→ Some records
──────────────────────────────

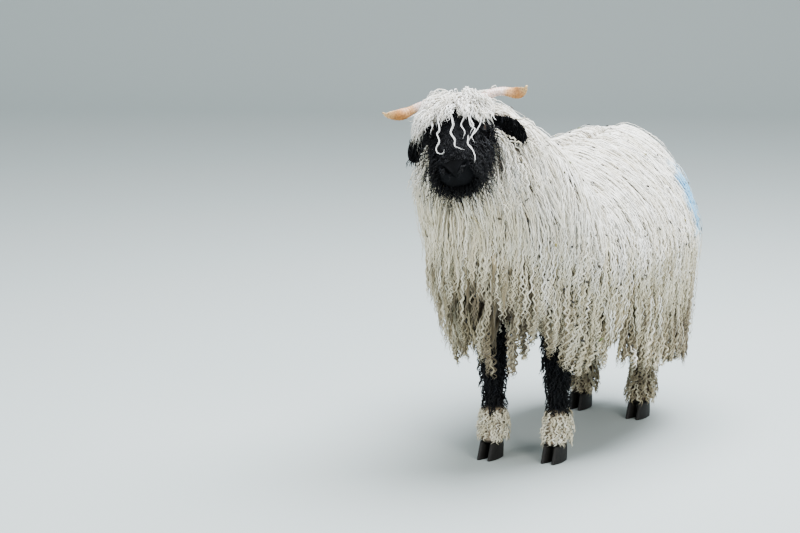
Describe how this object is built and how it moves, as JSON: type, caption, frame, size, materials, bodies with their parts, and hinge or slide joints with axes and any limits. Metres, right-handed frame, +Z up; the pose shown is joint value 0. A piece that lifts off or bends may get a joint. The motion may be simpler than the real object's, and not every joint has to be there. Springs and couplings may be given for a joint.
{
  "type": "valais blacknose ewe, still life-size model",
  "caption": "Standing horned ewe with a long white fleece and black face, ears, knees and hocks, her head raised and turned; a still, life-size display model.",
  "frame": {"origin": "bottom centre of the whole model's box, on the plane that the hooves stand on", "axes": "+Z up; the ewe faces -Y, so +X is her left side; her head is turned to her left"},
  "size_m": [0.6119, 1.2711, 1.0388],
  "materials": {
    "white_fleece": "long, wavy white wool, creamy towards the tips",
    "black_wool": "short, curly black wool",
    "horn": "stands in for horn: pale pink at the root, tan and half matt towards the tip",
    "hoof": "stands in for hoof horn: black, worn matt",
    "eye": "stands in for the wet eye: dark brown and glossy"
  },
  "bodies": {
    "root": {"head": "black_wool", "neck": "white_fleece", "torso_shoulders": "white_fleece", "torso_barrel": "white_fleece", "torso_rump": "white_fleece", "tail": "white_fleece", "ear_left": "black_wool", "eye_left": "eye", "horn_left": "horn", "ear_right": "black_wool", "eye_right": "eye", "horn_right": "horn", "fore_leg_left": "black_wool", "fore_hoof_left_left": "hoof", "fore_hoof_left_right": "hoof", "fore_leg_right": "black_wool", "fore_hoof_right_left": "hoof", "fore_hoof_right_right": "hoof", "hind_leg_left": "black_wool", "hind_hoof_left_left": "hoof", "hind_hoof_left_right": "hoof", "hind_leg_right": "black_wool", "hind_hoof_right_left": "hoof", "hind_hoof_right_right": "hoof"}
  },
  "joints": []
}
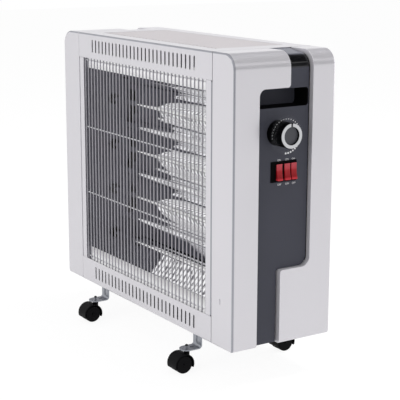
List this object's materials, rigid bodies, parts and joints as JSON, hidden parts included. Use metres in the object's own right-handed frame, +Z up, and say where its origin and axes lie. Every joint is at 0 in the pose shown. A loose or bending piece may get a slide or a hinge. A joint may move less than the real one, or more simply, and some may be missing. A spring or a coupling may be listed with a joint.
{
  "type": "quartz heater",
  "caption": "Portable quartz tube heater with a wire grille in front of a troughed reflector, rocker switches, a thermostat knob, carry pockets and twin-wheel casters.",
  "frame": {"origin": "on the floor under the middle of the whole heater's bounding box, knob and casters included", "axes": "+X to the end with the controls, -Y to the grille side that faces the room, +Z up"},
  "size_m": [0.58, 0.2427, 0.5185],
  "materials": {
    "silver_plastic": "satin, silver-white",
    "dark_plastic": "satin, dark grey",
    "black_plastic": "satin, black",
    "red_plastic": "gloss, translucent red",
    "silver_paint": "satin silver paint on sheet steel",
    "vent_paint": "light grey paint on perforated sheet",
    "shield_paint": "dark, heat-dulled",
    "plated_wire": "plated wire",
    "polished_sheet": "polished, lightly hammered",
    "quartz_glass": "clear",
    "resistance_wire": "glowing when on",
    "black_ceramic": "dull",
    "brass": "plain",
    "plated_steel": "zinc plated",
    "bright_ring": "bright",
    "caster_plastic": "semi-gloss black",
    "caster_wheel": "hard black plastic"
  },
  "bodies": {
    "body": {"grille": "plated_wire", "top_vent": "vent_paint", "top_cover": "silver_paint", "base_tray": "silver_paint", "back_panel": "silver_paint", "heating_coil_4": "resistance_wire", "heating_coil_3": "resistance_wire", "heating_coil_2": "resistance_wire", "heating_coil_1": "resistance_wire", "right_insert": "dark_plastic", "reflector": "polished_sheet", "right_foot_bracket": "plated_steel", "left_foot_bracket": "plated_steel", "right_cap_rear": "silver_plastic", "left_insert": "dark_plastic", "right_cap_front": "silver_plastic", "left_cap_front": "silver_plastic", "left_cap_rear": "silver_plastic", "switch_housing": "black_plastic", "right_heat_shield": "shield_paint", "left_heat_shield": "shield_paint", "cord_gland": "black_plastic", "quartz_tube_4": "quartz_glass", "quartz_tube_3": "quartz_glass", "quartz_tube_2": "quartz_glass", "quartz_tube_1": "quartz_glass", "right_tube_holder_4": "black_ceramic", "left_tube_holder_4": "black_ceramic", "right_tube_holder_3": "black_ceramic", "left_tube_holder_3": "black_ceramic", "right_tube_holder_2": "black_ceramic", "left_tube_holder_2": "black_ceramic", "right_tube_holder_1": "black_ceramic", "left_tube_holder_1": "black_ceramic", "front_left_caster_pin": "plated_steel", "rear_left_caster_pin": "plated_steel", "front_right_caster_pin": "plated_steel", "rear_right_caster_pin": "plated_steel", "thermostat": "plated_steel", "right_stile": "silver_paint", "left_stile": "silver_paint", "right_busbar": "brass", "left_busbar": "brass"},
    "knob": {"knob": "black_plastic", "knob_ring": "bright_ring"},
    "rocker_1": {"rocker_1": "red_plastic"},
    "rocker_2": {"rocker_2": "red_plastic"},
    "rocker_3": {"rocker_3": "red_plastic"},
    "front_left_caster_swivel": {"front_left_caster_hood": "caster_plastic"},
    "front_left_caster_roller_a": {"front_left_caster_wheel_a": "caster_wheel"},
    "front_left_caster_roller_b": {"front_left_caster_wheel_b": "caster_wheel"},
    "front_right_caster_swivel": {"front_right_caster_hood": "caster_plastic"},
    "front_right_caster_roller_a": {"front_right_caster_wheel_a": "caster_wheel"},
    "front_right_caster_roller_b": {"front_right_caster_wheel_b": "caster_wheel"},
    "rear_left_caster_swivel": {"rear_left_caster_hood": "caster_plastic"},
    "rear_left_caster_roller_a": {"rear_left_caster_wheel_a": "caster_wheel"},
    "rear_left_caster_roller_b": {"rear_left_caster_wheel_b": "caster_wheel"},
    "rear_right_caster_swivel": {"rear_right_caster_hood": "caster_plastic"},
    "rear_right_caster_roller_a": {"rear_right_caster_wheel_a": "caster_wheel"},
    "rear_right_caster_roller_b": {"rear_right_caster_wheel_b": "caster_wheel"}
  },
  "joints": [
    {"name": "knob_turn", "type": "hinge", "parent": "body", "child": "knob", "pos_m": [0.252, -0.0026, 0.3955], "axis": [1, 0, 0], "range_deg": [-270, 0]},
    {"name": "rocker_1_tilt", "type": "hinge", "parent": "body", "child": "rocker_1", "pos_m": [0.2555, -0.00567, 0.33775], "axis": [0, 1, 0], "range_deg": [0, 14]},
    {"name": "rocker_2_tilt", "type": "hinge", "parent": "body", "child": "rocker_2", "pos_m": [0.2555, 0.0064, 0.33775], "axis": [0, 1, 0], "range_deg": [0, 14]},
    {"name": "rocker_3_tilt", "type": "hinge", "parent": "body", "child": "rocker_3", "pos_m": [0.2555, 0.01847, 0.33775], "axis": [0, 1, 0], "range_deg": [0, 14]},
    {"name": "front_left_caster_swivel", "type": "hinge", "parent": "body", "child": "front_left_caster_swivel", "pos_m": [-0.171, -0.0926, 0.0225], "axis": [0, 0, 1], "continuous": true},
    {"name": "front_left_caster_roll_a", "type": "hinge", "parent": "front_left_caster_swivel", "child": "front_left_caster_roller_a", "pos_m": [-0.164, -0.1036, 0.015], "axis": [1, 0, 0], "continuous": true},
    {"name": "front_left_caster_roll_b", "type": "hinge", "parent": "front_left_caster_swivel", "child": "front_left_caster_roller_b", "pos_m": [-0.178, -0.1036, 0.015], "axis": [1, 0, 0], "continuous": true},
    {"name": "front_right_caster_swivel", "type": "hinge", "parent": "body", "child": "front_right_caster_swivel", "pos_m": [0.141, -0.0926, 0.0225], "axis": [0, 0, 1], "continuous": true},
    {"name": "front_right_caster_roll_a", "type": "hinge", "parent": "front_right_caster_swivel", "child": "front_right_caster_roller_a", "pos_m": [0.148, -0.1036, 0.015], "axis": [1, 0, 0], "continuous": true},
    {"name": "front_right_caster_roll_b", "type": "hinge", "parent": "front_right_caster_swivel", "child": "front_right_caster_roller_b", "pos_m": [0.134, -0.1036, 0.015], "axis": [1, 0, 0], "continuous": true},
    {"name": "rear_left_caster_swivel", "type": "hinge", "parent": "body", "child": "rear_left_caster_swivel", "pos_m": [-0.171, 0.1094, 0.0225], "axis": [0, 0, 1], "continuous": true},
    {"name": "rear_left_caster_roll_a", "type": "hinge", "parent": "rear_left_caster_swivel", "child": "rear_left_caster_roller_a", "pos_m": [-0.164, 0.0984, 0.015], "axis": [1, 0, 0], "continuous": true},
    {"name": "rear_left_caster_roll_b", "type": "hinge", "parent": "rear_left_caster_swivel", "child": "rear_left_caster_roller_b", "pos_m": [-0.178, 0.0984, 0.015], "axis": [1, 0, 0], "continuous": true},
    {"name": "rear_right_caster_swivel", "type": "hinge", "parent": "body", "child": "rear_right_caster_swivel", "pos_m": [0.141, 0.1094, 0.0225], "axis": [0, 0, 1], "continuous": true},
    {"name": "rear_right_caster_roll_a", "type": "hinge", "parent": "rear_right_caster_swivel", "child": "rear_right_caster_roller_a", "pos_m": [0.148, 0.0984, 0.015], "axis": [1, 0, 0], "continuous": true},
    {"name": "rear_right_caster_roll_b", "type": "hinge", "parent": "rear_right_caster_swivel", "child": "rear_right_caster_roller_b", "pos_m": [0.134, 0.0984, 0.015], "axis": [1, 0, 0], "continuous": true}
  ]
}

──────────────────────────────

Identify every line holding the word "included" and copy it out.

→ Correct response
List this object's materials, rigid bodies, parts and joints as JSON, hidden parts included. Use metres in the object's own right-handed frame, +Z up, and say where its origin and axes lie. Every joint is at 0 in the pose shown. A loose or bending piece may get a slide or a hinge. A joint may move less than the real one, or more simply, and some may be missing. A spring or a coupling may be listed with a joint.
  "frame": {"origin": "on the floor under the middle of the whole heater's bounding box, knob and casters included", "axes": "+X to the end with the controls, -Y to the grille side that faces the room, +Z up"},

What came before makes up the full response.